Rosenda Zubaran de Pola Gervasio's wife and Rodrigo's mother, Rosenda is another person profoundly changed by the revolution: a spoiled and naive girl raised on milk candy, Rosenda marries the young colonel Gervasio and spends a year in a household with increasing social standing and wealth, as her husband prospers under President Madero. However, she becomes a widow within a year after the wedding and all the money disappears in the revolution. Pregnant, rejected by her family for losing everything because she married a soldier, Rosenda starts a new life with her son: she earns enough to sustain them and raises Rodrigo as a replacement for the husband who abandoned her. As the son grows, she becomes more depressed with her loss of youth and vitality, and jealous of his other contacts with the world. Upon finding Rodrigo's poetry, Rosenda tears it up and tells him that nobody can choose his or her own way of life, because the world is stronger than the individual. She dies wanting to see her estranged son once again.
Pimpinela de Ovando One of the socially valuable remnants of Mexican aristocracy, Pimpinela brings blue-blood prestige to the nouveau riches (newly rich people) of the new Mexico. While the revolution was gaining momentum, Pimpinela's father made sufficient changes, selling haciendas and buying real estate, to ensure a comfortable life for his family; however, the aristocratic lifestyle is forever changed after the revolution. Pimpinela's mother tries to protect the girl from the "mixing" at the top of the social ladder and takes her to Europe.

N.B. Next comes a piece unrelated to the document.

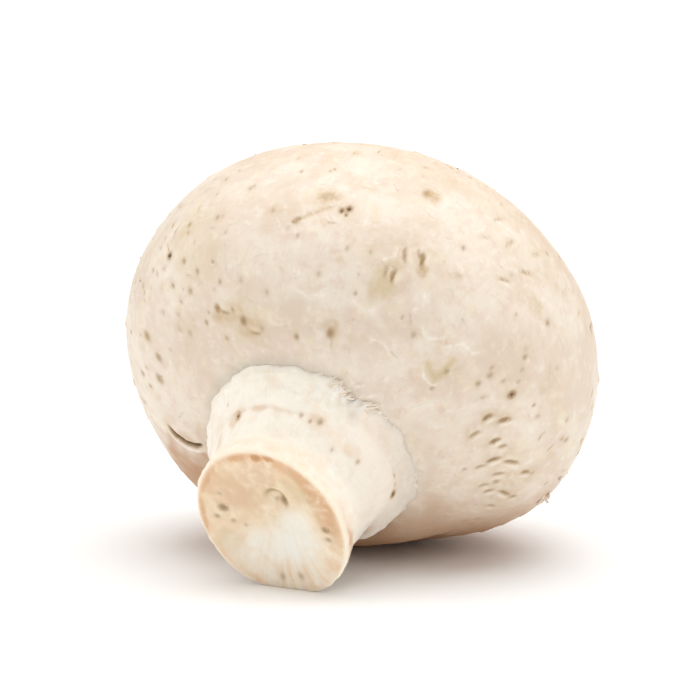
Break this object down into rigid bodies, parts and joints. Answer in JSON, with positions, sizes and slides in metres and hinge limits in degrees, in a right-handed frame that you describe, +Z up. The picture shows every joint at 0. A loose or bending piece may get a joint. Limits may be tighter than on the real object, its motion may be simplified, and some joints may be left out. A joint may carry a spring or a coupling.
{
  "type": "button mushroom",
  "caption": "Closed-cup button mushroom lying on its side: a full domed cap, a puffy veil collar and a short stem cut off aslant.",
  "frame": {"origin": "middle of the bounding box in plan, at the surface the mushroom lies on", "axes": "+Z up; the stem points along -Y and dips to the surface; +X is across the cap"},
  "size_m": [0.0522, 0.0488, 0.0455],
  "materials": {
    "mushroom_flesh": "matte creamy white skin, a little waxy"
  },
  "bodies": {
    "root": {"mushroom": "mushroom_flesh"}
  },
  "joints": []
}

Upon her return to Mexico, Pimpinela longs to use her status for social connections; she offers the class granted by her company in exchange for financial and business favors, because the family funds are running low. She arranges a dinner to introduce her aged aunt and Norma, so that Norma's husband will give de Ovando's cousin a job at the bank. Eventually, Pimpinela marries Rodrigo, who solves all of her financial problems.